• The exercise:
Answer with nothing but the number of lines that include the word "object".

• Data for processing:
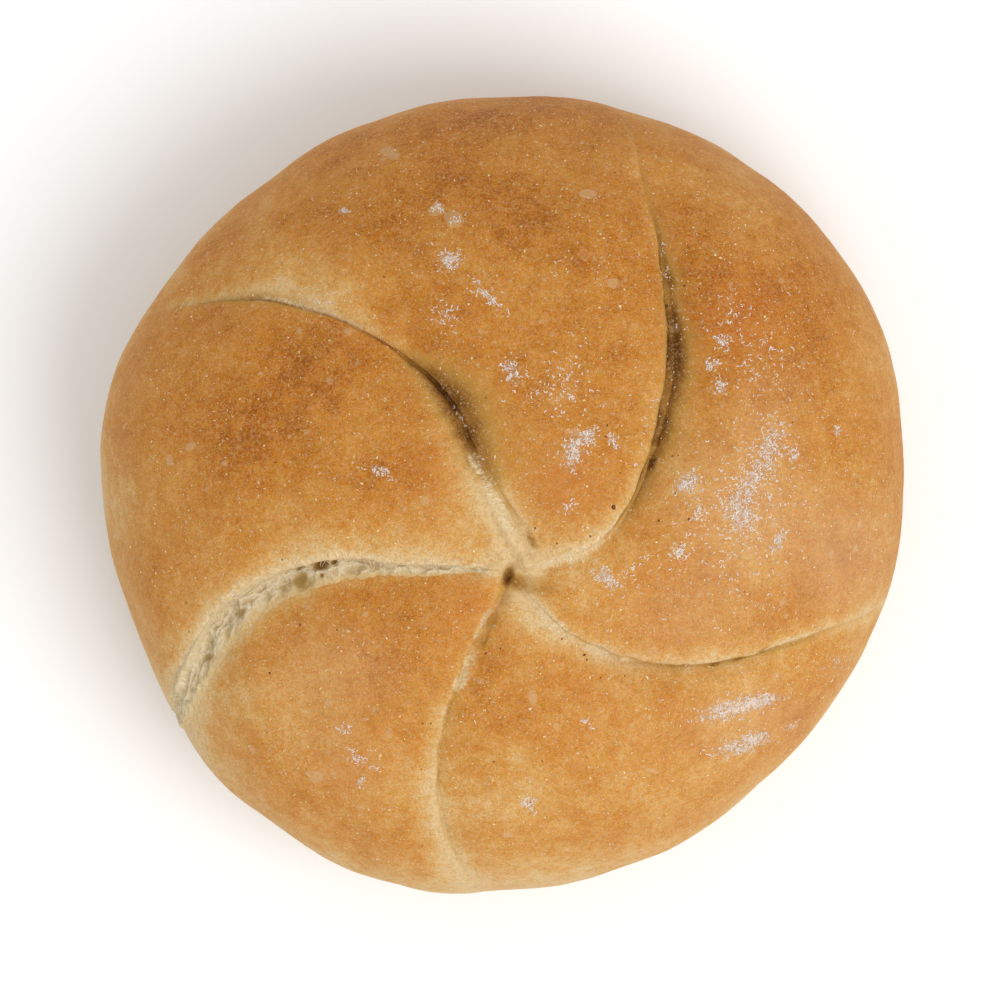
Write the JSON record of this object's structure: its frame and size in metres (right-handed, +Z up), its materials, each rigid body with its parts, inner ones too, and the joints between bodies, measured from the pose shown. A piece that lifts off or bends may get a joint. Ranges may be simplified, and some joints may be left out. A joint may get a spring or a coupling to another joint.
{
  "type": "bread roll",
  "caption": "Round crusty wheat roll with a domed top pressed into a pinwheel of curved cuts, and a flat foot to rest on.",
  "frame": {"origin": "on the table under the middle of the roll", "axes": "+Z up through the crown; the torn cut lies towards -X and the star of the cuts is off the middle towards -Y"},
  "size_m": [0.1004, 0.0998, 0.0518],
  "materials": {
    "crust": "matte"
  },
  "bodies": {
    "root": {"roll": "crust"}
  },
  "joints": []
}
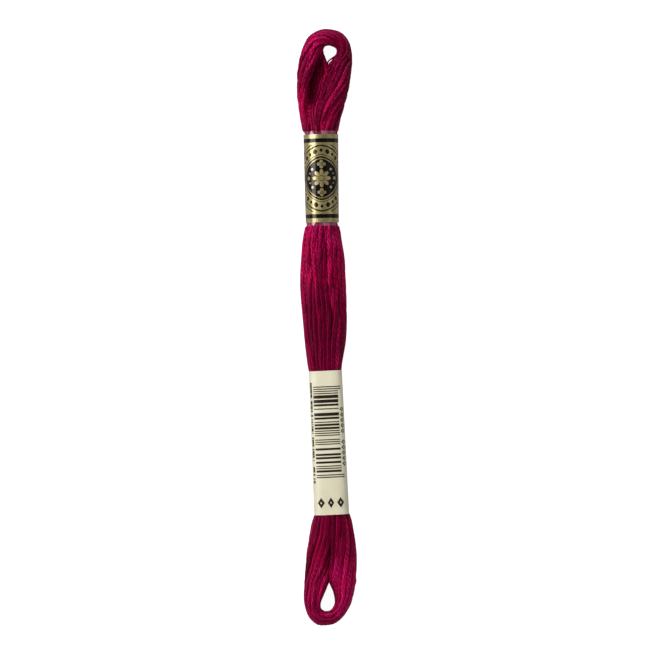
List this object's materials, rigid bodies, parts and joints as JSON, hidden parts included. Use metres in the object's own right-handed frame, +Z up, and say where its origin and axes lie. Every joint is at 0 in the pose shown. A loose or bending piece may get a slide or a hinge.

• Output:
2